Finance and Tax Analyst, Nelson Cudjoe Kuagbedzi, has projected a reduction in the Bank of Ghana’s monetary policy rate to 14.5 per cent, ahead of the conclusion of the 128th Monetary Policy Committee (MPC) meeting expected on January 28, 2026.
The monetary policy rate the benchmark rate at which the central bank lends to commercial banks currently stands at 18 per cent. Mr. Cudjoe Kuagbedzi believes prevailing macroeconomic conditions provide sufficient justification for a significant cut.
Speaking to Citi Business News, the analyst cited the end-year inflation rate of 5.4 per cent, alongside government plans to drive job creation through private sector–led growth, as key factors underpinning his projection.
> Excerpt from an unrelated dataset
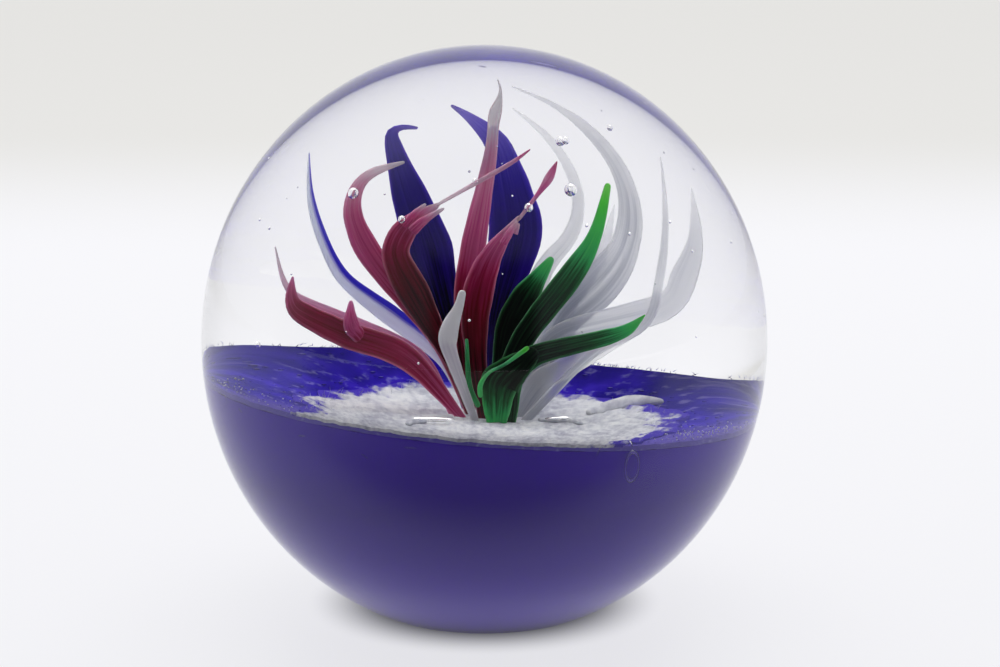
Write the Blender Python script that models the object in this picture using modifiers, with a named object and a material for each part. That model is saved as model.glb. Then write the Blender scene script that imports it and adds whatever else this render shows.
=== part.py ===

“Considering the fact that inflation ended the year at 5.4 per cent, while the policy rate remained at 18 per cent as of November, it is only prudent for the Bank of Ghana to reduce the policy rate by about 350 basis points to 14.5 per cent,” he explained.
He further noted that the government’s target of creating over 600,000 jobs in 2026 will largely depend on private sector expansion, which requires access to affordable credit. According to him, maintaining a high cost of capital could undermine efforts to stimulate business growth and employment.
“If the cost of capital is too high, businesses cannot borrow to expand their operations and ultimately create the jobs needed for the economy,” he said, adding that easing monetary conditions would support investment and improve employment outcomes.
Mr. Cudjoe Kuagbedzi also pointed to Ghana’s unemployment challenges, arguing that a further reduction in the policy rate would help stimulate lending, boost productivity, and strengthen overall economic recovery.
He expressed optimism that the central bank would take these factors into account in its upcoming policy decision, reinforcing expectations of a rate cut to support growth while maintaining price stability.